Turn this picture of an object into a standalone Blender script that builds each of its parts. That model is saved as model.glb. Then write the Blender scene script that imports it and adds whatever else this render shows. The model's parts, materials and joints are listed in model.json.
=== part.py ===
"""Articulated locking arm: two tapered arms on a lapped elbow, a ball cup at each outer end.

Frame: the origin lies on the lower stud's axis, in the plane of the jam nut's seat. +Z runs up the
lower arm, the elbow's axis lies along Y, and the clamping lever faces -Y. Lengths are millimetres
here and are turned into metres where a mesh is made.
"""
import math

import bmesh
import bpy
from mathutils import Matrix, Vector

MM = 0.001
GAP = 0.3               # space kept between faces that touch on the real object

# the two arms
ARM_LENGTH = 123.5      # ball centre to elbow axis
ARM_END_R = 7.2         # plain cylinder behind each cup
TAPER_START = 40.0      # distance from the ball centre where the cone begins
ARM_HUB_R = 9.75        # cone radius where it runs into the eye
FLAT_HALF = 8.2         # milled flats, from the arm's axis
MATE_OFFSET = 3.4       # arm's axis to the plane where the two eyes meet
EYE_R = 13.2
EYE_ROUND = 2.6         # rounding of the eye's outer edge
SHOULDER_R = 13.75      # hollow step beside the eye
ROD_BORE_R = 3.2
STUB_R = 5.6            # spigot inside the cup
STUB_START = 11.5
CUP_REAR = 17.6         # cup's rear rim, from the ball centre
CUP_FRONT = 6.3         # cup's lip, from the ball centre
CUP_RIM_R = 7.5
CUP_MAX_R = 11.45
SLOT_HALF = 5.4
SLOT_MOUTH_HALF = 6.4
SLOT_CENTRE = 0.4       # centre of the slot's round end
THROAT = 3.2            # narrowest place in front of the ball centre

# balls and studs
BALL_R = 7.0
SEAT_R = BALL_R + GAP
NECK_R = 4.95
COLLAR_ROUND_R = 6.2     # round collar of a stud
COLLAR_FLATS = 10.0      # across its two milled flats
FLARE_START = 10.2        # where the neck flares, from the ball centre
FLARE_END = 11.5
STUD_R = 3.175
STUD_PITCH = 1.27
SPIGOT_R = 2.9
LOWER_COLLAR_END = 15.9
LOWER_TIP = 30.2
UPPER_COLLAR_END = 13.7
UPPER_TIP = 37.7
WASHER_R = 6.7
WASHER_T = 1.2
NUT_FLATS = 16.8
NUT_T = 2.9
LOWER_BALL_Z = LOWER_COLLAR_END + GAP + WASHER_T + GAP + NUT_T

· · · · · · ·

Given exercise -> Please give an exact restatement of only the lines from the beginning of the material above to the line with "from mathutils import Matrix, Vector", inclusive.

Written solution ->
Turn this picture of an object into a standalone Blender script that builds each of its parts. That model is saved as model.glb. Then write the Blender scene script that imports it and adds whatever else this render shows. The model's parts, materials and joints are listed in model.json.
=== part.py ===
"""Articulated locking arm: two tapered arms on a lapped elbow, a ball cup at each outer end.

Frame: the origin lies on the lower stud's axis, in the plane of the jam nut's seat. +Z runs up the
lower arm, the elbow's axis lies along Y, and the clamping lever faces -Y. Lengths are millimetres
here and are turned into metres where a mesh is made.
"""
import math

import bmesh
import bpy
from mathutils import Matrix, Vector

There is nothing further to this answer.